>> BEGIN DATA SECTION
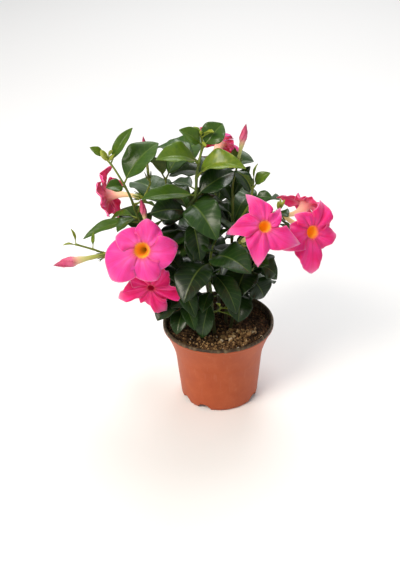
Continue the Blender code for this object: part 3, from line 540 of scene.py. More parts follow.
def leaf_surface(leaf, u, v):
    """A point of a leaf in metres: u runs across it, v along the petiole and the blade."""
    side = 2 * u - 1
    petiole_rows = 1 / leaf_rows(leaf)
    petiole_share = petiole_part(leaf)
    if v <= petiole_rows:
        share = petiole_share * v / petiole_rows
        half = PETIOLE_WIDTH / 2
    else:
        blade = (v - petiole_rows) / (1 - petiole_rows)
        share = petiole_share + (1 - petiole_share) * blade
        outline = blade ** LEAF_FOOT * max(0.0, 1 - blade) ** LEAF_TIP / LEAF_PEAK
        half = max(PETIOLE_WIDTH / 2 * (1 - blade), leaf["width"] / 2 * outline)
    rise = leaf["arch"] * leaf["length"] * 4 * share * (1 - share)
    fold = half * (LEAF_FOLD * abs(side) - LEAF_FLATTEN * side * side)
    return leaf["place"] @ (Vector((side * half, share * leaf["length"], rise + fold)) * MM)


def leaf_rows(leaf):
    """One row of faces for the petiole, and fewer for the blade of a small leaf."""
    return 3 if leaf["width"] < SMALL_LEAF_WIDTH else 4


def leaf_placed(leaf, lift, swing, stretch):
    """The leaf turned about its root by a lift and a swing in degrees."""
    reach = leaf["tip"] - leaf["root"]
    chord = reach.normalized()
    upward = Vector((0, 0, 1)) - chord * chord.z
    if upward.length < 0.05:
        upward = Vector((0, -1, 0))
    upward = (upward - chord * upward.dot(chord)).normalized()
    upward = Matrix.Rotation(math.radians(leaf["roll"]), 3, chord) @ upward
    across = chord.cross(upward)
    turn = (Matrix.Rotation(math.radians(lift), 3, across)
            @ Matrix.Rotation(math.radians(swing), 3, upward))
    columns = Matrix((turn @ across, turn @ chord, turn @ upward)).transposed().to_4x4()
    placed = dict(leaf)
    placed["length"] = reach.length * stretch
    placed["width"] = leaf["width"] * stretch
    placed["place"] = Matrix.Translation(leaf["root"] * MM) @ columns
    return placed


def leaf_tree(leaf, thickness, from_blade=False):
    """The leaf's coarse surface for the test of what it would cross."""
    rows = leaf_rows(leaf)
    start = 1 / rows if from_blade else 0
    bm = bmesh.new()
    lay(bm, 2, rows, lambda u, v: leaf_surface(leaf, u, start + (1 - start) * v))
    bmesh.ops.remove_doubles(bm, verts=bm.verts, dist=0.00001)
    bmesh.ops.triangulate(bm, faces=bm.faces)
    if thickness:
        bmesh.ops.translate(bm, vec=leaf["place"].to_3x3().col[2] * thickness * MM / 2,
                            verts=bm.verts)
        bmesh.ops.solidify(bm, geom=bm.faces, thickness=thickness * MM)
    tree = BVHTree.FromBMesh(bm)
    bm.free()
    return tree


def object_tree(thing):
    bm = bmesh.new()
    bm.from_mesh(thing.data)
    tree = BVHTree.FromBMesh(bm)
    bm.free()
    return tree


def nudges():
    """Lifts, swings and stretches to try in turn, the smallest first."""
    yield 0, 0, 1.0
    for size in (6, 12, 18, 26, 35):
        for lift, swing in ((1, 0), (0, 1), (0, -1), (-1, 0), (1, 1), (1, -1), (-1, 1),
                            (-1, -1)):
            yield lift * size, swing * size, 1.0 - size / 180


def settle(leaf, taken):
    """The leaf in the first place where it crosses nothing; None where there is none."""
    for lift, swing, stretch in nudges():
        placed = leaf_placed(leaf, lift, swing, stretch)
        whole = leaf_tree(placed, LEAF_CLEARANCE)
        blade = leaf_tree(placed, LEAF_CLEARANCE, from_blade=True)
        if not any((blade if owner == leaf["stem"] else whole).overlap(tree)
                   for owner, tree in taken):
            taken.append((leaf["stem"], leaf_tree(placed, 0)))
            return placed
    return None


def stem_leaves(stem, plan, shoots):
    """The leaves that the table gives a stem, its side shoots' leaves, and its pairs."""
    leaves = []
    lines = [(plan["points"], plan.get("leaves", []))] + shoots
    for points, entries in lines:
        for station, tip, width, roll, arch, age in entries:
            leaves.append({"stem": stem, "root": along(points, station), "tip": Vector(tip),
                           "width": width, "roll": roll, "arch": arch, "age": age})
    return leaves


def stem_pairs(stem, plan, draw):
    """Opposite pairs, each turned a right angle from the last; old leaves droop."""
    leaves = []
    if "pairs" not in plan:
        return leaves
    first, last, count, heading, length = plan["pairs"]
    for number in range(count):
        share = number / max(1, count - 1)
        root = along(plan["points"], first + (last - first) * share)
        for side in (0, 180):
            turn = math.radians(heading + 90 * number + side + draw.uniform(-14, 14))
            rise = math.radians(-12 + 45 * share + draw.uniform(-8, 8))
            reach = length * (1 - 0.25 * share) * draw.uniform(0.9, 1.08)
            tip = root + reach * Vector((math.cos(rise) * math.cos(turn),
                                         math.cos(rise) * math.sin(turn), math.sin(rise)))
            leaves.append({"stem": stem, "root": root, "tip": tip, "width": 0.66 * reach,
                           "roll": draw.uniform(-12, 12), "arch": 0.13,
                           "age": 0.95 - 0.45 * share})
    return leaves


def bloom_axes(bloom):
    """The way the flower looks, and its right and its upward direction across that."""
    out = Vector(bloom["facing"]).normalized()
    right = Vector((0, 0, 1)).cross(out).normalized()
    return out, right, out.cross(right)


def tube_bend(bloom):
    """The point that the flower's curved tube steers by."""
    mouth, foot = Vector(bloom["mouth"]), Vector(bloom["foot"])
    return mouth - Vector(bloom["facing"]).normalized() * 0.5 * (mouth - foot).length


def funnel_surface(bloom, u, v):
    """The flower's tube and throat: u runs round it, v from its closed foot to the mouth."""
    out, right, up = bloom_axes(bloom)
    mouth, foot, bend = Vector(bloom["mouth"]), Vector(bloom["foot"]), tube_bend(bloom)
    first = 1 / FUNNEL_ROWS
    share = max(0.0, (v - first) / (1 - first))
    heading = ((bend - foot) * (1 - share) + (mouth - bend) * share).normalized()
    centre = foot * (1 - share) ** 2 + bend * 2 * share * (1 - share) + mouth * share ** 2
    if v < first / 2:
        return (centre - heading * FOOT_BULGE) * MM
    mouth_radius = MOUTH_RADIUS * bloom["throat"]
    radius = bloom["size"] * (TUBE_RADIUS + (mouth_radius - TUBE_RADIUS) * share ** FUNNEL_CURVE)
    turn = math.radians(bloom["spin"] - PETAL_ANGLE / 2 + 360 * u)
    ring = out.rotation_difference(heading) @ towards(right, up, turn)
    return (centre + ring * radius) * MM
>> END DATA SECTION
■ WHAT IS ASKED: Extract the lines above, from the first one through the one containing "fold)) * MM)", and return only those, unchanged.

■ FINISHED ANSWER:
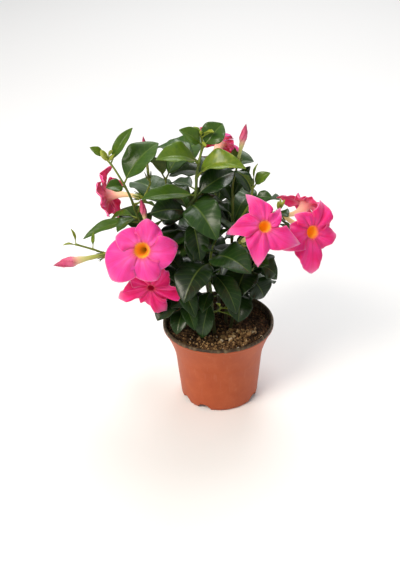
Continue the Blender code for this object: part 3, from line 540 of scene.py. More parts follow.
def leaf_surface(leaf, u, v):
    """A point of a leaf in metres: u runs across it, v along the petiole and the blade."""
    side = 2 * u - 1
    petiole_rows = 1 / leaf_rows(leaf)
    petiole_share = petiole_part(leaf)
    if v <= petiole_rows:
        share = petiole_share * v / petiole_rows
        half = PETIOLE_WIDTH / 2
    else:
        blade = (v - petiole_rows) / (1 - petiole_rows)
        share = petiole_share + (1 - petiole_share) * blade
        outline = blade ** LEAF_FOOT * max(0.0, 1 - blade) ** LEAF_TIP / LEAF_PEAK
        half = max(PETIOLE_WIDTH / 2 * (1 - blade), leaf["width"] / 2 * outline)
    rise = leaf["arch"] * leaf["length"] * 4 * share * (1 - share)
    fold = half * (LEAF_FOLD * abs(side) - LEAF_FLATTEN * side * side)
    return leaf["place"] @ (Vector((side * half, share * leaf["length"], rise + fold)) * MM)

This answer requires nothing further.